Each f_n is small in the sup norm — its graph oscillates between -1 and 1, so \|f_n\|_\infty = 1 for all n. But its derivative f_n'(x) = n\cos(nx) oscillates between -n and n, so

\|D f_n\|_\infty = n \quad\text{while}\quad \|f_n\|_\infty = 1, \qquad\text{hence}\qquad \frac{\|D f_n\|_\infty}{\|f_n\|_\infty} = n \longrightarrow \infty.

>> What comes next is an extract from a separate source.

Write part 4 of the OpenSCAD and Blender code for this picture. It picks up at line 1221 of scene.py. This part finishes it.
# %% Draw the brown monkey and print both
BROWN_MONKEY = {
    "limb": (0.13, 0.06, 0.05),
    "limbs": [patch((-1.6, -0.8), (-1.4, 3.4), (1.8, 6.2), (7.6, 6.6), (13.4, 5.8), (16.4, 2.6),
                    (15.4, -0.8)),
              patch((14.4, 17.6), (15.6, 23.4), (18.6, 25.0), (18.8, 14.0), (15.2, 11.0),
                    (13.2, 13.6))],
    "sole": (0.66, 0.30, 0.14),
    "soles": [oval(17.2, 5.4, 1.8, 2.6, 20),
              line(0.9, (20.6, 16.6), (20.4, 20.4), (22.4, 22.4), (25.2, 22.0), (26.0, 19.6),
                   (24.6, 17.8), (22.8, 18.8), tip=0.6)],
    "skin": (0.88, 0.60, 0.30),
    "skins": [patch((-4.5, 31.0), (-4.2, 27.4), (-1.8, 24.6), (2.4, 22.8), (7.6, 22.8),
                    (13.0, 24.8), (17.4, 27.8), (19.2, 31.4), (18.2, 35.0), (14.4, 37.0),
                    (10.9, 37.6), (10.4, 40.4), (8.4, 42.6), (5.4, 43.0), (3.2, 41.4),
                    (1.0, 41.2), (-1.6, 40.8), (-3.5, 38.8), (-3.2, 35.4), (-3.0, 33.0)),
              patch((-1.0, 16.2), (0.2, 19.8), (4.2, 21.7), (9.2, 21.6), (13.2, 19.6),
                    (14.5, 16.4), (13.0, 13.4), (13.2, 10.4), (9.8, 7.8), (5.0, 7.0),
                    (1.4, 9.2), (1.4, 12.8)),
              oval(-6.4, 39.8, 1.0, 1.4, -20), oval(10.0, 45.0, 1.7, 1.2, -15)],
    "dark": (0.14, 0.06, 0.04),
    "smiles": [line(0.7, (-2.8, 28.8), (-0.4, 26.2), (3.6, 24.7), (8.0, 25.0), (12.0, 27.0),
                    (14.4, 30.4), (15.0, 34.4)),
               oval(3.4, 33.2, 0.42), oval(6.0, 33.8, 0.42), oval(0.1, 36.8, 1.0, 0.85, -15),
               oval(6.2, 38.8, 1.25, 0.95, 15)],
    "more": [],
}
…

No single M can bound the ratio, so no M exists and D is unbounded. The intuition is physical: a wiggle that is tiny in amplitude but very rapid has a huge slope. Differentiation is exquisitely sensitive to high-frequency detail, and there is no ceiling on how much frequency you can pack into a function of height 1. By the central theorem, "unbounded" is the same as "discontinuous": you can have f_n \to 0 uniformly while f_n' does not converge at all — differentiation does not respect uniform limits. (This is precisely why analysis is so fussy about differentiating a series term by term, yet relaxed about integrating one: integration, the inverse operation, is a bounded, smoothing operator.)

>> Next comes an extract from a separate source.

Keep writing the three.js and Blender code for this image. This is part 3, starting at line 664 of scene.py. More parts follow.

Bounded operators are the well-behaved ones, but nature seems to prefer the wild kind. In quantum mechanics the position operator (\hat{x}\psi)(x) = x\,\psi(x) and the momentum operator \hat{p} = -i\hbar\,\frac{d}{dx} are both unbounded\hat{p} because it is essentially differentiation, \hat{x} because multiplying by x can amplify a normalised wavefunction without limit. So are almost all the Hamiltonians (energy operators) that govern real systems.

This is not a technical nuisance you can wish away. The Hellinger–Toeplitz theorem says that a symmetric operator defined on all of a Hilbert space is automatically bounded. Contrapositive: an unbounded observable like energy or momentum simply cannot be defined on the whole space — it lives only on a dense domain of sufficiently nice states. The entire delicate theory of self-adjoint operators, spectra, and domains that underpins quantum mechanics exists precisely because the operators that matter are unbounded. Boundedness is the exception, not the rule.

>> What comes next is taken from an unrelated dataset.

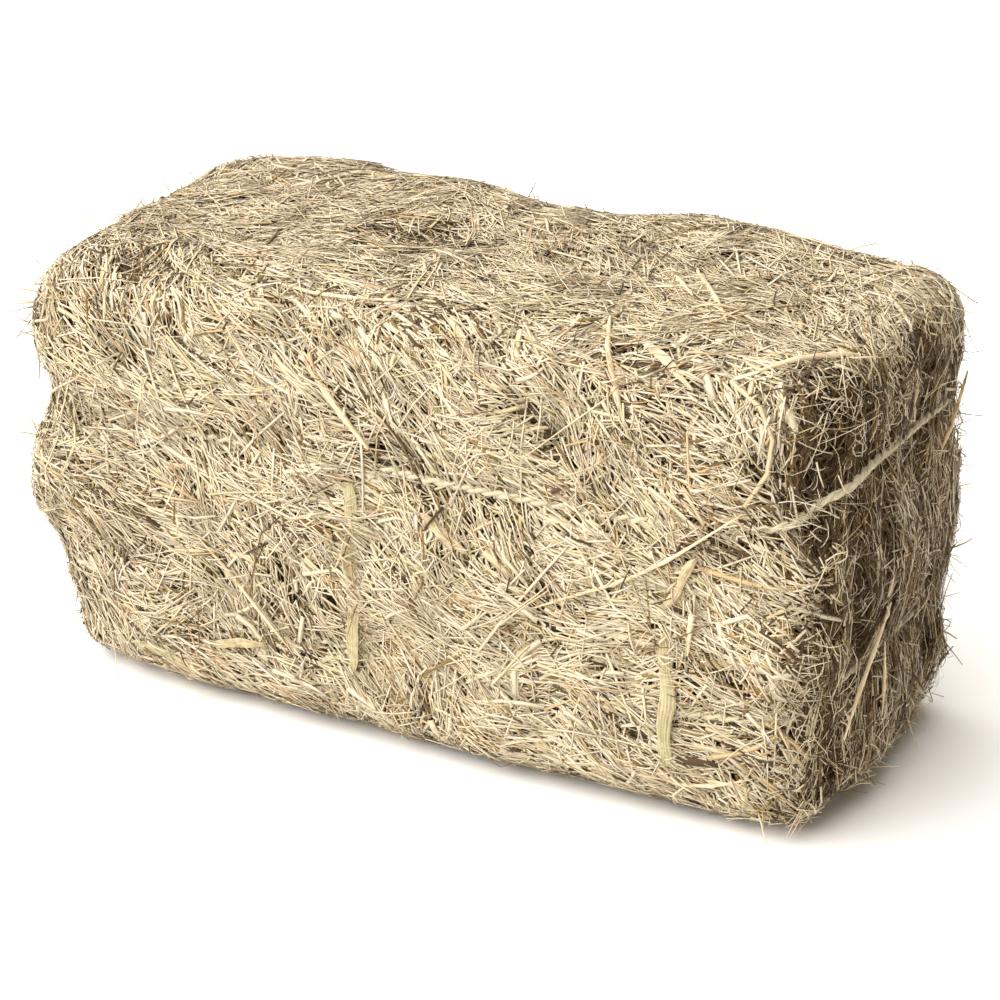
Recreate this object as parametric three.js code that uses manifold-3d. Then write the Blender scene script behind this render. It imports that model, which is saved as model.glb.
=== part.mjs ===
// A square bale of dry hay that stands on its narrow long side: the pressed hay, the two
// loops of sisal twine that hold it, and the long stems and leaf blades that lie on it.
// Millimetres, +Z up, +X along the bale, its broad front face towards -Y, its base at Z = 0.
import * as THREE from "three";
import { ImprovedNoise } from "three/addons/math/ImprovedNoise.js";
import { mergeVertices } from "three/addons/utils/BufferGeometryUtils.js";
import Module from "manifold-3d";

const wasm = await Module();
wasm.setup();

// The pressed hay, without what sticks out of it
const LENGTH = 902;
const DEPTH = 394;
const HEIGHT = 481;
const EDGE_RADIUS = 56;
const LENGTH_STEPS = 18;
const DEPTH_STEPS = 7;
const HEIGHT_STEPS = 15;

// The loose surface: lumps of two sizes, which die out towards the flat base
const LUMP_RISE = 9;
const LUMP_SPAN = 130;
const SMALL_LUMP_RISE = 5;
const SMALL_LUMP_SPAN = 58;
const BASE_FADE = 60;

// Broad swells and hollows, each with its middle, its reach along X, Y and Z, and its rise
const SWELLS = [
  { at: [-290, 190, 481], reach: [70, 120, 90], rise: 18 }, // hump on the far top edge, left
  { at: [-140, 190, 481], reach: [90, 120, 90], rise: 17 }, // hump beside it
  { at: [205, 190, 481], reach: [130, 120, 90], rise: 21 }, // hump on the far top edge, right
  { at: [0, 0, 481], reach: [300, 160, 60], rise: 9 }, // crown of the top
  { at: [60, -197, 210], reach: [260, 60, 80], rise: 6 }, // belly of the front
  { at: [451, 0, 260], reach: [60, 150, 70], rise: 9 }, // bulge of the right end
  { at: [-451, -80, 380], reach: [60, 130, 50], rise: 22 }, // bulge of the left end, above
  { at: [-451, -80, 180], reach: [60, 140, 75], rise: 22 }, // bulge of the left end, below
  { at: [-451, -100, 481], reach: [70, 160, 55], rise: -26 }, // worn top edge of the left end
  { at: [451, -197, 425], reach: [45, 45, 55], rise: -13 }, // hollow above the twine, near corner
  { at: [-451, -197, 0], reach: [120, 110, 85], rise: -52 }, // worn foot of the left near corner
  { at: [451, -197, 0], reach: [85, 85, 65], rise: -34 }, // worn foot of the right near corner
];

// The twine: two plies of sisal, laid round the bale and sunk into it as they pull it in
const TWINE_RADIUS = 4;
const TWINE_SIDES = 8;
const GROOVE_SIDES = 4;
const TWINE_STEP = 150;
const CORNER_ARC_POINTS = 2;
const GROOVE_REACH = 26;
const FACE_CUT = 3;
const END_CUT = 9;
const CORNER_CUT = 20;

// Heights of each loop round the bale, as places [x, y, z] on its sides
const UPPER_HEIGHTS = [
  [-440, -197, 303],
  [-228, -197, 303],
  [-110, -197, 307],
  [182, -197, 308],
  [291, -197, 314],
  [361, -197, 321],
  [425, -197, 336],
  [451, -165, 358],
  [451, -90, 367],
  [451, 150, 364],
  [380, 197, 352],
  [0, 197, 330],
  [-400, 197, 308],
  [-451, 0, 300],
];
const LOWER_HEIGHTS = [
  [-440, -197, 132],
  [-322, -197, 118],
  [-236, -197, 109],
  [130, -197, 104],
  [266, -197, 120],
  [410, -197, 133],
  [451, -160, 160],
  [451, -90, 163],
  [451, 150, 151],
  [380, 197, 144],
  [0, 197, 126],
  [-400, 197, 122],
  [-451, 0, 122],
];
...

See it: the unit circle becomes an ellipse

For a 2\times 2 matrix T = \begin{pmatrix} a & b \\ c & d \end{pmatrix} acting on (\mathbb{R}^2, \|\cdot\|_2), the operator norm has a beautifully visual meaning. The unit circle \|x\| = 1 (dashed) is carried by T to an ellipse (solid). The operator norm \|T\| = \sigma_{\max} is the length of the ellipse's longest semi-axis — the direction in which T stretches the hardest — while the shortest semi-axis is the smallest singular value \sigma_{\min}. Drag the four matrix entries and watch \|T\| track the maximum stretch. Notice the special cases: a pure rotation keeps the circle a circle (\sigma_{\max} = \sigma_{\min} = 1); make the matrix singular (ad = bc) and the ellipse collapses to a line segment, with \sigma_{\min} = 0.

The space B(X, Y) of bounded operators

Collect all bounded linear operators from X to Y into one set, written B(X, Y) (also \mathcal{L}(X, Y)). Adding operators and scaling them pointwise — (S + T)x = Sx + Tx, (\alpha T)x = \alpha(Tx) — keeps you inside the set, so B(X, Y) is a vector space. Remarkably, the operator norm makes it a normed space in its own right: a space whose points are operators.

The triangle inequality is a one-liner from the defining bound: for a unit vector x, \|(S+T)x\| \le \|Sx\| + \|Tx\| \le \|S\| + \|T\|, and taking the sup over \|x\| = 1 gives \|S + T\| \le \|S\| + \|T\|. Submultiplicativity is the same trick chained: \|STx\| \le \|S\|\,\|Tx\| \le \|S\|\,\|T\|\,\|x\|.

Why completeness of Y transfers. Suppose (T_n) is Cauchy in B(X, Y). For each fixed x, the defining bound \|T_n x - T_m x\| \le \|T_n - T_m\|\,\|x\| shows (T_n x) is Cauchy in Y; because Y is complete, it converges to some limit we define to be Tx. Linearity of T passes to the limit; a short \varepsilon-argument then shows T is bounded and that \|T_n - T\| \to 0. So the limit lives back inside B(X, Y) — the space is complete. This is the reason the dual space, and the whole edifice of Banach-space duality, gets off the ground: whatever X is, its space of continuous linear functionals is always as well-behaved as the scalar field.

When X = Y, you can not only add and scale operators but also compose them, and composition acts as a multiplication. So B(X) = B(X, X) is a vector space with a product — an algebra — and submultiplicativity \|ST\| \le \|S\|\,\|T\| plus completeness (when X is Banach) makes it a Banach algebra. This is the gateway to C^{*}-algebras and the operator-algebraic formulation of quantum theory. Note the product is generally non-commutative: ST \ne TS in general, exactly as matrices fail to commute — and in quantum mechanics that non-commutativity is the uncertainty principle.